### [Source material]

---

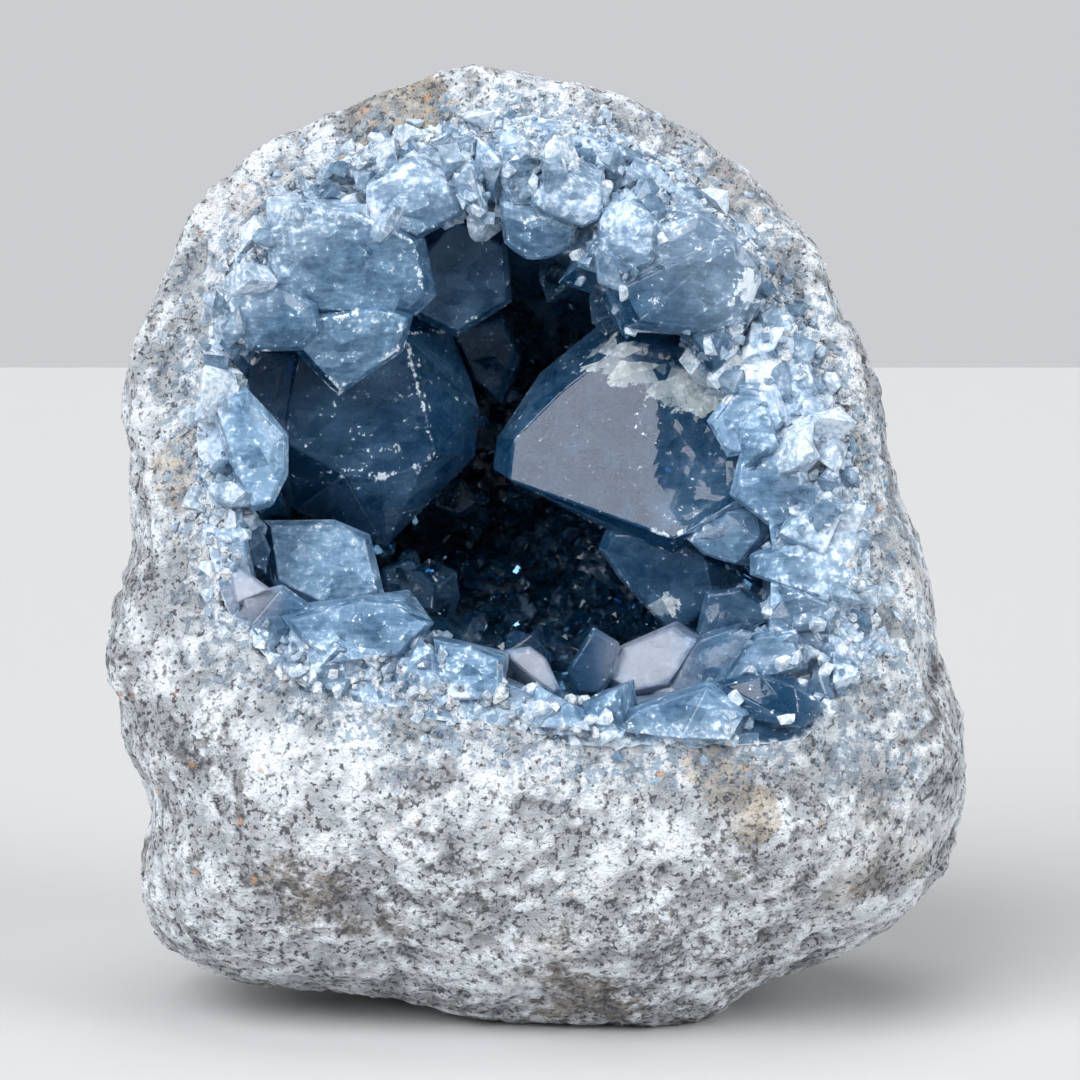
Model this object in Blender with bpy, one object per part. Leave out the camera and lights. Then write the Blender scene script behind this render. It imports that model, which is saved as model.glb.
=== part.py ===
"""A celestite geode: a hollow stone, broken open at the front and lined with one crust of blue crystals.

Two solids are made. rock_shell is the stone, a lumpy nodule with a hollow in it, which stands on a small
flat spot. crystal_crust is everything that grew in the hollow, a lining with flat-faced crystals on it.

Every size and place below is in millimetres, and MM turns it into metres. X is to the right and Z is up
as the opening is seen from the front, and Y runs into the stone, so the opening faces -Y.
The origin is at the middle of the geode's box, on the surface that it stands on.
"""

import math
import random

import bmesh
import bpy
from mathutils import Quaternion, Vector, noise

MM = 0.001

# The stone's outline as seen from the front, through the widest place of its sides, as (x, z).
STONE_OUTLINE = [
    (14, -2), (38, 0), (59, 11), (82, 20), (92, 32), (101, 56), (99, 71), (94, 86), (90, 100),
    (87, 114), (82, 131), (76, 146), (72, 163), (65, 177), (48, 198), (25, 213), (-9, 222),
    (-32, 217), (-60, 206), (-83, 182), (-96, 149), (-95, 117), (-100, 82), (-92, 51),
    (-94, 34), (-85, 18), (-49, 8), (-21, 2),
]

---

### [Given instruction]
Go through the listing and copy all of it exactly.

### [Answer]
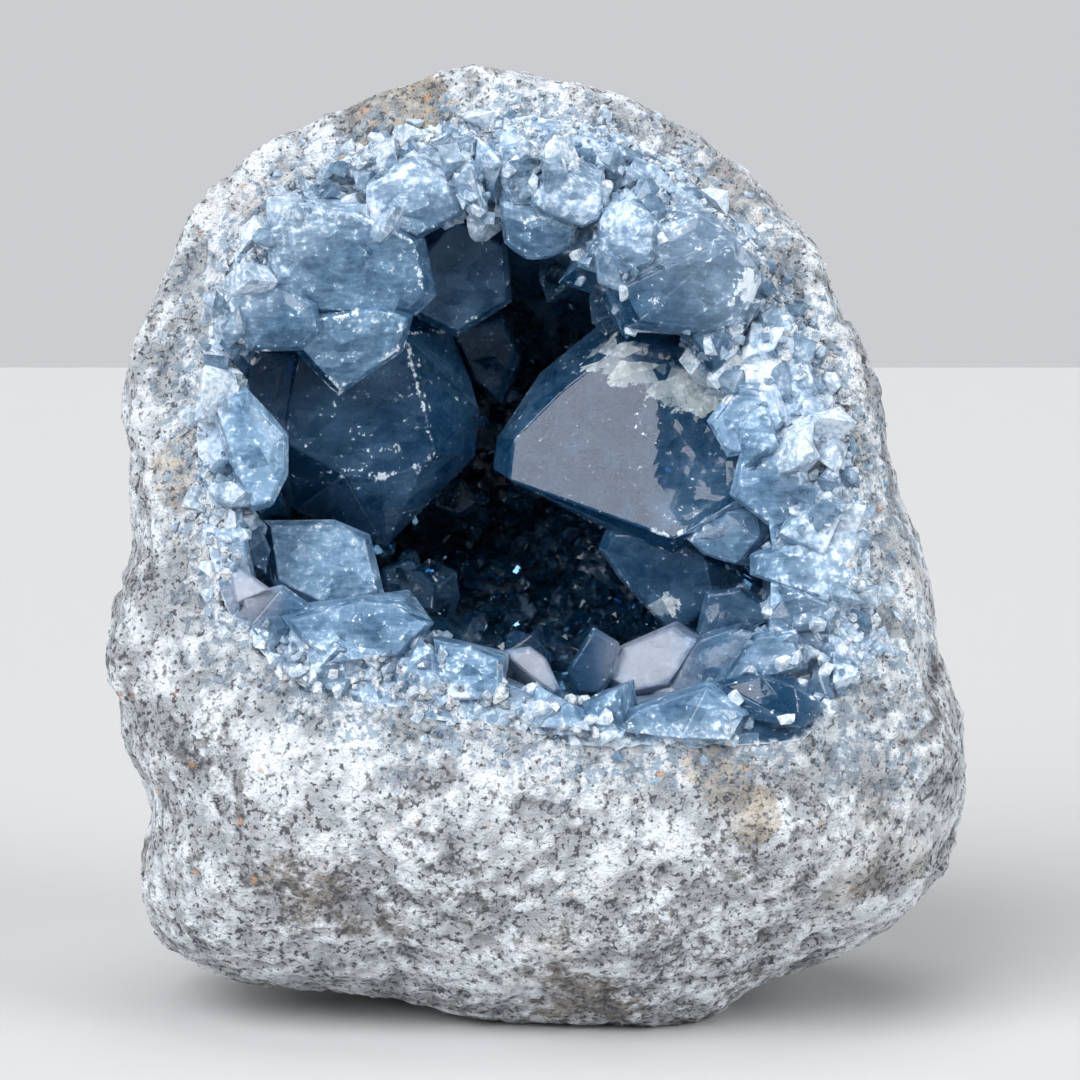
Model this object in Blender with bpy, one object per part. Leave out the camera and lights. Then write the Blender scene script behind this render. It imports that model, which is saved as model.glb.
=== part.py ===
"""A celestite geode: a hollow stone, broken open at the front and lined with one crust of blue crystals.

Two solids are made. rock_shell is the stone, a lumpy nodule with a hollow in it, which stands on a small
flat spot. crystal_crust is everything that grew in the hollow, a lining with flat-faced crystals on it.

Every size and place below is in millimetres, and MM turns it into metres. X is to the right and Z is up
as the opening is seen from the front, and Y runs into the stone, so the opening faces -Y.
The origin is at the middle of the geode's box, on the surface that it stands on.
"""

import math
import random

import bmesh
import bpy
from mathutils import Quaternion, Vector, noise

MM = 0.001

# The stone's outline as seen from the front, through the widest place of its sides, as (x, z).
STONE_OUTLINE = [
    (14, -2), (38, 0), (59, 11), (82, 20), (92, 32), (101, 56), (99, 71), (94, 86), (90, 100),
    (87, 114), (82, 131), (76, 146), (72, 163), (65, 177), (48, 198), (25, 213), (-9, 222),
    (-32, 217), (-60, 206), (-83, 182), (-96, 149), (-95, 117), (-100, 82), (-92, 51),
    (-94, 34), (-85, 18), (-49, 8), (-21, 2),
]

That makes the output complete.